In the new millennium alone, countless trillions of dollars went for the above interests, combined with tax cuts for the rich, while food stamps and other social justice programs are fast eroding to help pay for them as the national debt soars by over $1 trillion annually.
Most US households with one or more working members have little or no savings — leaving them vulnerable to hunger and homelessness from one or more missed paychecks.
According to Feeding America, 79% of US households the organization aids rely on "inexpensive unhealthy food to feed their families," 84% of households with children functioning this way.
The vast majority of Feeding America (FA) client households face unacceptable choices — 69% forced at times to choose between food and utilities, 66% between food and medical care, 31% between food and education.
Force-fed neoliberal harshness by Republicans and undemocratic Dems contributed to 58% of FA's client households having one or more members with high blood pressure, 33% affected by diabetes — these numbers much higher among households with seniors, 77% and 47% respectively.
Nearly half of FA client households have one or members in "fair or poor health."
Because of unemployment or poverty wages, one in six FA client households "experienced a foreclosure or eviction in the past five years."
The vast majority of FA client households are food insecure (84%) — without access to sufficient, affordable, nutritious food, at times going hungry.
According to the US Department of Agriculture in 2018, food insecurity affects 37 million Americans, including over 11 million children — the numbers likely way understated.

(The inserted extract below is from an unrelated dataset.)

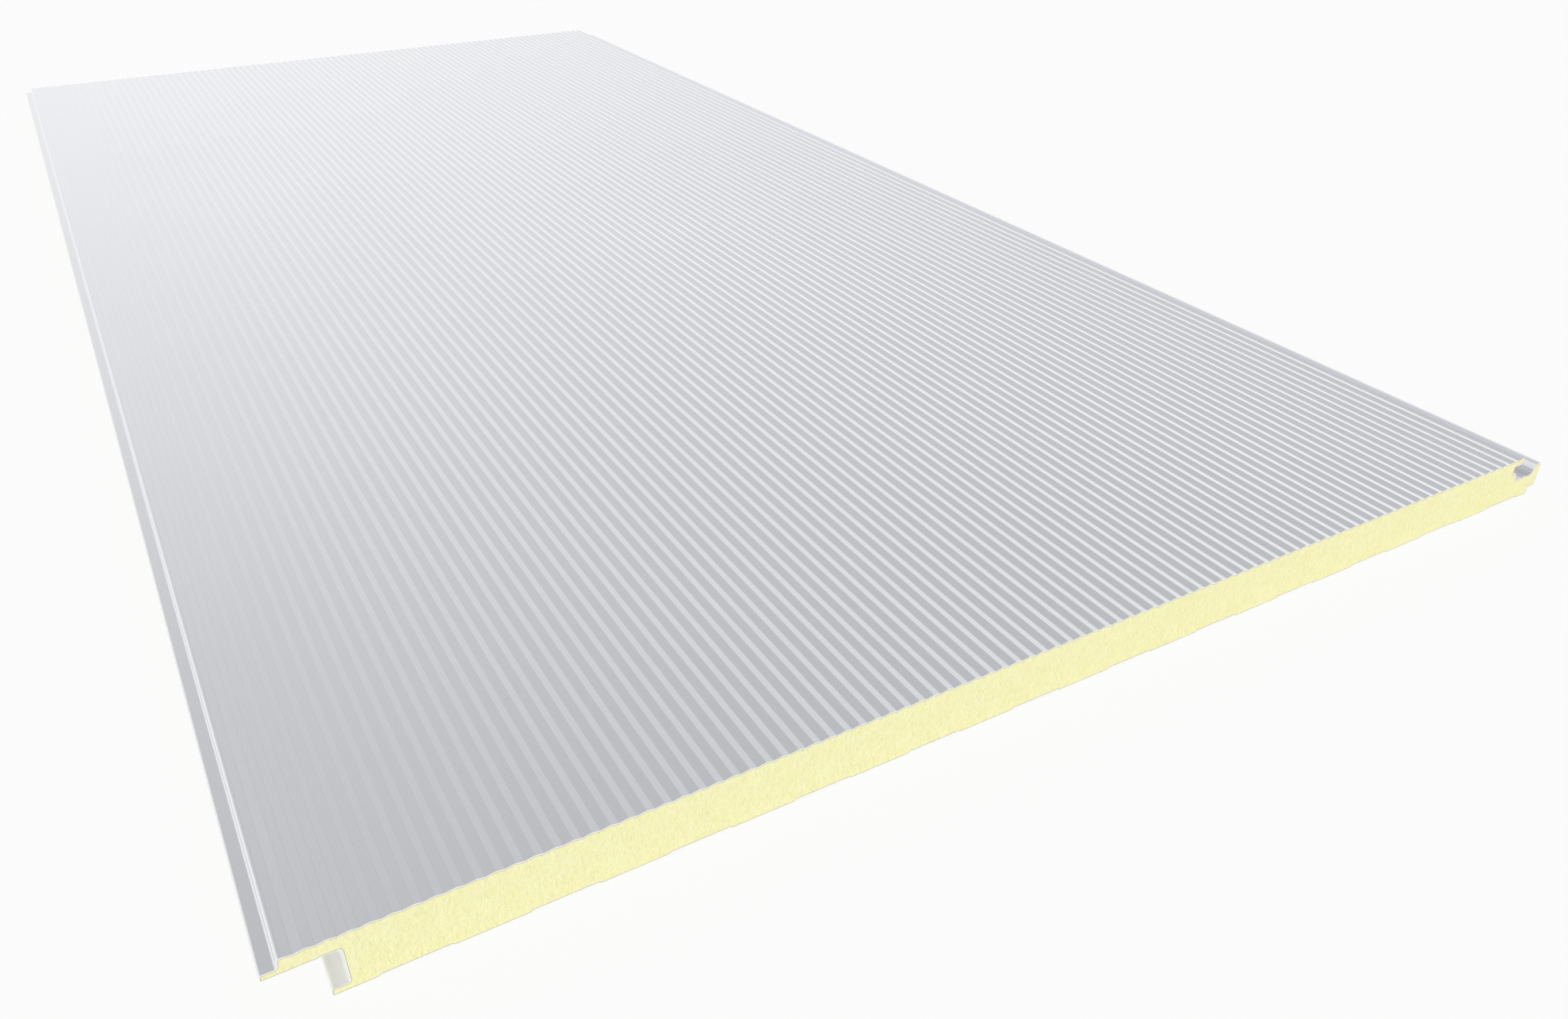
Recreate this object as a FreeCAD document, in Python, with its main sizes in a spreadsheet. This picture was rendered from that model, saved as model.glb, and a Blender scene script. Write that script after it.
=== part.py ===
"""Insulated sandwich wall panel with a micro-ribbed outer face and a concealed-fixing side joint.

Two roll-formed steel sheets are bonded to a rigid foam core.  The cross-section is the same all
along the panel, so each piece is drawn as a section and padded to the panel's length:

    outer_sheet  ribbed sheet; one edge steps down to a tongue, the other is folded into a lip,
                 a fixing channel and a hook
    inner_sheet  lined sheet; one edge wraps the inner lip and lines the groove
    foam_core    the foam between them, which takes the form of both sheets

Frame: X across the panel, Y along it, Z up.  The panel lies on its inner face, and the origin is
on the floor at the centre of the panel's box.
"""

import FreeCAD, Part
import math
import os
import re

import Sketcher

# Driving dimensions, in millimetres.
DIMENSIONS = {
    # whole panel; the thickness runs from the floor to the bottom of the outer ribs
    "panel_length": 2060.0,
    "cover_width": 1000.0,
    "panel_thickness": 40.0,
    # steel sheets
    "outer_steel": 0.7,
    "inner_steel": 0.5,
    "bend_radius": 0.8,
    "step_radius": 1.6,
    # ribs of the outer sheet: a falling facet, a slightly longer rising one, a flat at each bend
    "rib_count": 91,
    "rib_depth": 0.9,
    "rib_flat": 0.6,
    "fall_share": 0.47,
    # shallow raised bands of the inner sheet
    "band_count": 12,
    "band_width": 41.5,
    "band_slope": 2.0,
    "band_depth": 1.1,
    "first_gap": 23.5,
    "last_gap": 12.5,
    # tongue and groove, and the inner lip under the groove
    "flange_reach": 9.2,
    "flange_drop": 5.5,
    "tongue_foam": 3.2,
    "groove_depth": 30.5,
    "groove_corner": 2.4,
    "groove_foot": 1.3,
    "groove_return": 9.0,
    "inner_lip_reach": 10.0,
    "inner_lip_foam": 3.75,
    # outer lip, fixing channel and hook on the other side
    "outer_lip_lean": 0.6,
    "shelf_width": 4.3,
    "channel_depth": 8.05,
    "channel_slope": 3.3,
    "ridge_place": 9.5,
    "ridge_height": 0.9,
    "ridge_rise": 1.1,
    "ridge_fall": 5.0,
    "hook_slope": 5.7,
    "hook_width": 5.4,
    "bare_foot": 6.1,
    # play between this panel's hook side and the groove side of the next one
    "joint_gap": 1.3,
    "seat_gap": 0.25,
    "tongue_play": 2.4,
    "shelf_play": 2.9,
    "hook_play": 2.15,
    "gasket_gap": 3.0,
    "inner_gap": 2.0,
    # how far clear of a sheet the outline of a pressing starts
    "clear_of": 1.0,
}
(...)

Feeding America explained that impoverished households and others above the poverty line experience food insecurity for inadequate ability to buy what's needed, adding:
"Food insecurity does not exist in isolation, as low-income families are affected by multiple, overlapping issues like lack of affordable housing, social isolation, chronic or acute health problems, high medical costs, and low wages."
"Taken together, these issues are important social determinants of health" and well-being — fast deteriorating in the United States of I Don't Care, the world's richest country with the greatest wealth disparity among developed nations.

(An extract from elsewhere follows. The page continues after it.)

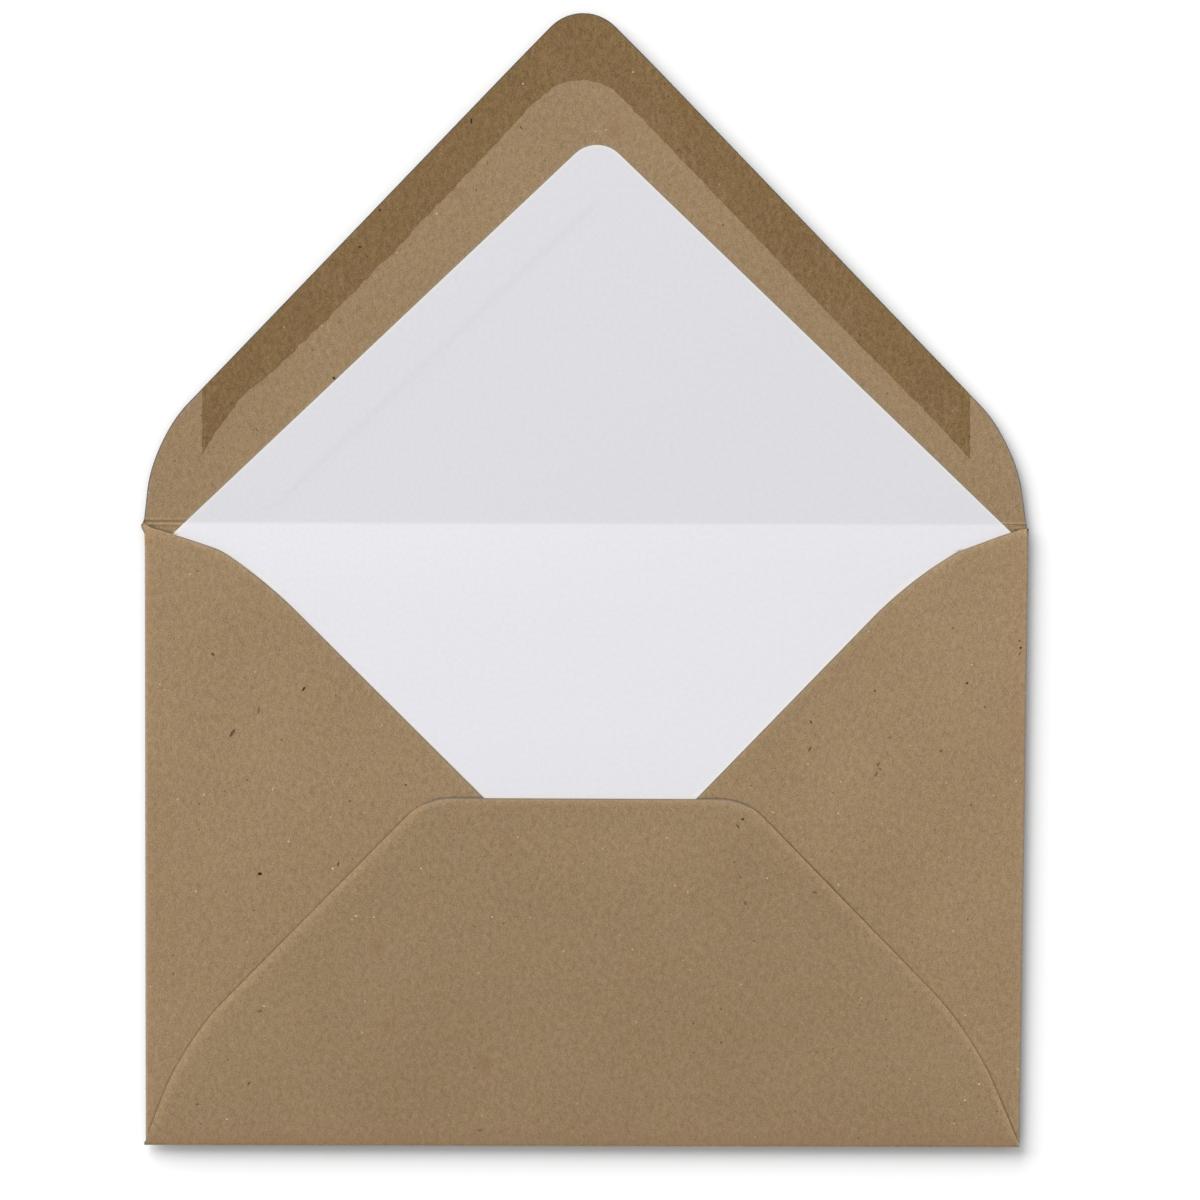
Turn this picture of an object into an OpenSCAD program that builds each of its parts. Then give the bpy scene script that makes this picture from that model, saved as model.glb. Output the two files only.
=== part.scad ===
// Lined paper envelope with a pointed seal flap, open, lying on its address face.
// One kraft blank is folded round a loose pocket. A white liner is pasted to the seal flap.
// Millimetres. The origin is the middle of the address face, +Y runs up the open flap and +Z up.

/* [Body] */
// Width over the two side folds, at half height
body_w = 176; // [150:1:230]
// Height from the bottom fold to the crease of the seal flap
body_h = 125; // [110:1:165]
// Free height of the empty pocket between the liner and the side flaps
pocket_gap = 0.5; // [0.2:0.1:3]

/* [Paper] */
// Thickness of the kraft paper
paper_t = 0.17; // [0.1:0.01:0.35]
// Thickness of the white liner paper
liner_t = 0.09; // [0.05:0.01:0.2]
// Thickness of a dried gum film
gum_t = 0.04; // [0.02:0.01:0.1]

/* [Seal flap] */
// Height of the flap's point above the crease, before its rounding
flap_point_h = 106; // [90:0.1:125]
// Radius of the flap's tip
flap_tip_r = 9; // [3:0.5:20]
// How far the flap's base reaches past each side fold
flap_overhang = 0.5; // [0:0.1:2]
// Height of the shoulder corner, where the side of the flap turns into its slant
shoulder_h = 16.4; // [8:0.1:30]
// How far the shoulder corner lies inside the flap's base
shoulder_inset = 2.3; // [0:0.1:8]
// Radius of the shoulder
shoulder_r = 34; // [5:1:60]
// Angle by which the open flap stands up from the crease
flap_rise = 1.5; // [1:0.5:12]

/* [Side flaps] */
// Gap between the crease and the start of each side flap
side_top_gap = 1.1; // [0.8:0.1:4]
// Width of each side flap's sloping top edge
side_top_w = 14.3; // [8:0.1:30]
// Drop of the corner at the end of that edge, below the crease
side_top_drop = 5.8; // [2:0.1:12]
// Radius of that corner
side_top_r = 3; // [1:0.5:20]
// How much further in the cheek of the side flap lies, where its edge turns into the slant
side_cheek_run = 9.8; // [4:0.1:14]
// How much further down the cheek lies
side_cheek_fall = 6.4; // [2:0.1:12]
// Radius of the cheek
side_cheek_r = 73; // [10:1:100]
// Gap between the points of the two side flaps
side_tip_gap = 32.6; // [16:0.2:44]
// Depth at which those points lie under the lip of the bottom flap
side_tip_cover = 5; // [2:0.5:12]
// Radius of those points
side_tip_r = 4; // [1:0.5:8]
// Width of each side flap's foot, next to the bottom fold
foot_w = 12; // [6:0.5:20]
// Height of the foot's inner corner above the bottom fold
foot_rise = 3; // [2:0.5:8]
// Radius of the foot's inner corner
foot_r = 3; // [1:0.5:6]
// Relief cut where two folds come together at a corner
corner_relief = 0.3; // [0.3:0.05:0.7]

/* [Bottom flap] */
// Height of the lip above the bottom fold
lip_h = 69.7; // [60:0.1:78]
// Length of the lip, before its corners are rounded
lip_w = 64; // [50:0.5:90]
// Radius of the lip's corners
lip_r = 11; // [3:0.5:20]
// Height of the hip corner, where the flap's side turns into its slant
hip_h = 23.7; // [12:0.1:35]
// How far the hip corner lies inside the side fold
hip_inset = 10.6; // [4:0.1:20]
// Radius of the hip
hip_r = 55; // [10:1:80]

/* [Gum bands] */
// Width of the gum band along the slants of the seal flap
seal_gum_w = 8.4; // [4:0.2:12]
// Radius of the band's inner edge at the tip
seal_gum_r = 11.5; // [3:0.5:20]
// How far each end of the band is cut off inside the flap's base
seal_gum_end = 11.2; // [6:0.2:25]
// Width of the gum seam under each slant of the bottom flap
seam_gum_w = 10; // [5:0.5:13]
// Bare margin between the seam and the edge of the bottom flap
seam_gum_margin = 1.5; // [0.5:0.1:4]
// Bare length at both ends of the seam
seam_gum_stop = 6; // [3:0.5:15]
// Width of the gum strip under each slant of the liner
liner_gum_w = 10; // [5:0.5:20]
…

The state of the nation is shameful, serving its privileged class exclusively, exploiting most others to benefit its well-off members.

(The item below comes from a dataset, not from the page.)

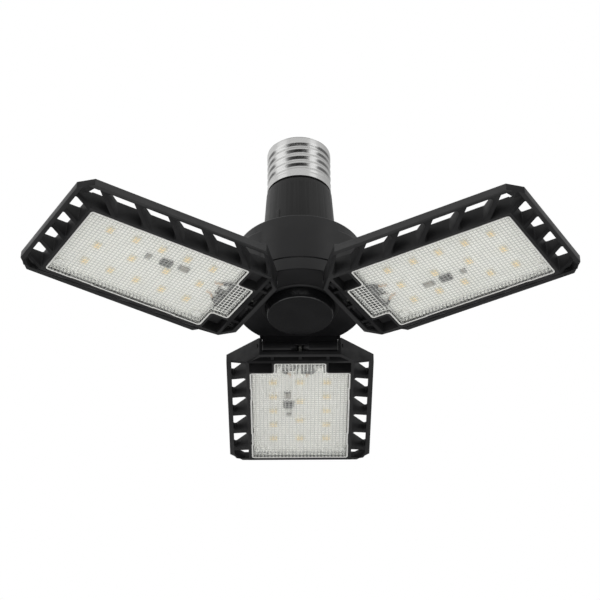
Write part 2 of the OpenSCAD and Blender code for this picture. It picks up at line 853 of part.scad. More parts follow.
// The regulator and the small parts beside it, between the middle and the outer row of LEDs
module board_parts() {
    chip_u = board_u0 + 0.415 * (board_u1 - board_u0);
    color("#26272b") {
        block(box_points(chip_u - 2.4, chip_u + 2.4, 2.9, 6.7), lens_top - 1.2, lens_top);
        block(box_points(chip_u - 9.4, chip_u - 5.8, 3.8, 6.4), lens_top - 0.9, lens_top);
        block(box_points(chip_u + 6.8, chip_u + 8.4, 4.0, 5.0), lens_top - 0.6, lens_top);
    }
}

module board_screws() {
    color("silver")
        board_screw_places()
            translate([0, 0, lens_top - 1]) {
                cylinder(h = 1, r = 2, $fn = 32);
                cylinder(h = 1 + board_h + 1, r = board_screw_r, $fn = 32);
            }
}

// Stretch of the lead from the hinge axis to its two soldered ends on the board
module lead() {
    sleeve_end = tab_u + 3.2;
    core_z = lens_top - core_r - 0.1;
    flat = 0.8 * core_r;
    fall = hinge_z - core_z;
    run = board_u0 - 0.8 - sleeve_end;
    color("#d8d8d0") {
        translate([hinge_u, 0, hinge_z])
            sphere(r = wire_r, $fn = 32);
        translate([hinge_u, 0, hinge_z])
            rotate([0, 90, 0])
                cylinder(h = sleeve_end - hinge_u, r = wire_r, $fn = 32);
        translate([sleeve_end, 0, hinge_z])
            sphere(r = wire_r, $fn = 32);
        for (v = [-core_v, core_v]) {
            translate([sleeve_end, 0, hinge_z])
                rotate([0, 0, atan2(v, run)])
                    rotate([0, 90 + atan2(fall, norm([run, v])), 0])
                        cylinder(h = norm([run, v, fall]), r = core_r, $fn = 32);
            translate([sleeve_end + run, v, core_z])
                sphere(r = core_r, $fn = 32);
            block(box_points(sleeve_end + run, board_u0 + 3.6, v - flat, v + flat), core_z - flat, lens_top);
        }
    }
}

module hinge_pins() {
    color("silver")
        each_side()
            bar_v(hinge_u, hinge_z, pin_r, cone_end + 0.6, hinge_half);
}

module hinge_washers() {
    color("silver")
        each_side()
            difference() {
                bar_v(hinge_u, hinge_z, knuckle_r + 0.1, knuckle_v, cheek_v);
                bar_v(hinge_u, hinge_z, pin_r + 0.08, knuckle_v - 1, cheek_v + 1);
            }
}

// ---- nodes ---------------------------------------------------------------------------------

screw_shell();
base_insulator();
centre_contact();
neck_collar();
neck_screws();
hub_housing();
hub_base();
hub_screws();
hub_cap();
driver_board();
driver_parts();
base_leads();
hub_leads();
place_panel(back_az, back_tilt) frame();  // back_frame
place_panel(back_az, back_tilt) lens();  // back_lens
place_panel(back_az, back_tilt) led_board();  // back_led_board
place_panel(back_az, back_tilt) leds();  // back_leds
place_panel(back_az, back_tilt) board_parts();  // back_board_parts
place_panel(back_az, back_tilt) board_screws();  // back_board_screws
place_panel(back_az, back_tilt) lead();  // back_lead
place_panel(back_az, back_tilt) hinge_pins();  // back_hinge_pins
place_panel(back_az, back_tilt) hinge_washers();  // back_hinge_washers
place_panel(left_az, left_tilt) frame();  // left_frame
place_panel(left_az, left_tilt) lens();  // left_lens
place_panel(left_az, left_tilt) led_board();  // left_led_board
place_panel(left_az, left_tilt) leds();  // left_leds
place_panel(left_az, left_tilt) board_parts();  // left_board_parts
place_panel(left_az, left_tilt) board_screws();  // left_board_screws
place_panel(left_az, left_tilt) lead();  // left_lead
place_panel(left_az, left_tilt) hinge_pins();  // left_hinge_pins
place_panel(left_az, left_tilt) hinge_washers();  // left_hinge_washers
place_panel(right_az, right_tilt) frame();  // right_frame
place_panel(right_az, right_tilt) lens();  // right_lens
place_panel(right_az, right_tilt) led_board();  // right_led_board
place_panel(right_az, right_tilt) leds();  // right_leds
place_panel(right_az, right_tilt) board_parts();  // right_board_parts
place_panel(right_az, right_tilt) board_screws();  // right_board_screws
place_panel(right_az, right_tilt) lead();  // right_lead
place_panel(right_az, right_tilt) hinge_pins();  // right_hinge_pins
place_panel(right_az, right_tilt) hinge_washers();  // right_hinge_washers
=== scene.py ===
import math

import bpy
from mathutils import Matrix, Vector


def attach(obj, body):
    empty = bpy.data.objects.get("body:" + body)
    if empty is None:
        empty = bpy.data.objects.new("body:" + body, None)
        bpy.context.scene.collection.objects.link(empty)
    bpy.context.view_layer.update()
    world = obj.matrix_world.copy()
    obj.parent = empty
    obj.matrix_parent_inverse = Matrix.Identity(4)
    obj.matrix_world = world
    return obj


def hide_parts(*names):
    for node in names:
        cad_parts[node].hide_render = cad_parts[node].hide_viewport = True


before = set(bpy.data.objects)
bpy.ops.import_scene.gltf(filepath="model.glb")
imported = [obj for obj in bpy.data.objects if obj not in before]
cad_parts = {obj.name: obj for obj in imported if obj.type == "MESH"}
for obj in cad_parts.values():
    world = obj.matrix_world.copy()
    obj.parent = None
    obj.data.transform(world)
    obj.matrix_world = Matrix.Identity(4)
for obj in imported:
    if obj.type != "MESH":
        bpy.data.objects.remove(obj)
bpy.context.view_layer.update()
print("frame loaded:", len(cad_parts), "nodes")

mm = 0.001
scene = bpy.context.scene
scene.view_settings.view_transform = "Standard"

# where each panel hangs: direction round the hub and angle above level, in degrees
panels = {
    "back": {"azimuth": 90, "tilt": 2.0},
    "left": {"azimuth": 210, "tilt": 2.8},
    "right": {"azimuth": 330, "tilt": 0.6},
}
hinge = {"u": 21.8 * mm, "z": -61.75 * mm}

# heights and lengths of a level panel, along u away from the hub and v across
panel = {
    "trayBottom": -66.35 * mm, "boardFace": -62.25 * mm, "plateTop": -64.35 * mm, "lensFace": -66.15 * mm,
    "lensStart": 34.2 * mm, "lensEnd": 102.35 * mm, "lensHalf": 20.65 * mm,
    "tabStart": 26.9 * mm, "tabHalf": 10.65 * mm,
    "ledFirst": 45.45 * mm, "ledLast": 90.1 * mm, "ledRow": 11.1 * mm,
}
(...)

Food insecurity and hunger impact virtually "every community in the United States," said FA.
Do Something.org discussed "11 facts about hunger in the US," saying the following:
Around 40 million Americans experience hunger annually.
At least 15 million US households endure food insecurity.
Hunger is caused by poverty and inadequate financial resources, a nationwide problem.
Around 45 million Americans rely on food stamps, an eroding program providing inadequate help.
"1 in 6 American children may not know where their next meal is coming from."
"22 million children in America rely on the free or reduced-price lunch they receive at school, but as many as 3 million children still aren't getting the breakfast they need."
Food insecure children are at greater risk to develop physical and emotional health issues. They perform poorly academically and in physical activities.
Food insecurity affects both urban and rural areas nationwide.
People of color (Blacks and Latinos) are disproportionately affected by hunger and food insecurity.
The states with the highest rates of food insecurity are Mississippi, Louisiana, Alabama, New Mexico, Arkansas, Kentucky, Maine, and Oklahoma.
"(H)ouseholds with children ha(ve) a substantially higher rate of food insecurity" and hunger, said Do Something.org.
US Census data show around half of US households are impoverished or bordering it — a permanent underclass in the world's richest country, young children and the elderly most affected.
Poverty, homelessness, hunger, food insecurity, unaffordable healthcare, and overall deprivation affect countless millions of Americans.
It's the shame of the nation — a let 'em eat cake society, uncaring about the vast majority of its citizens.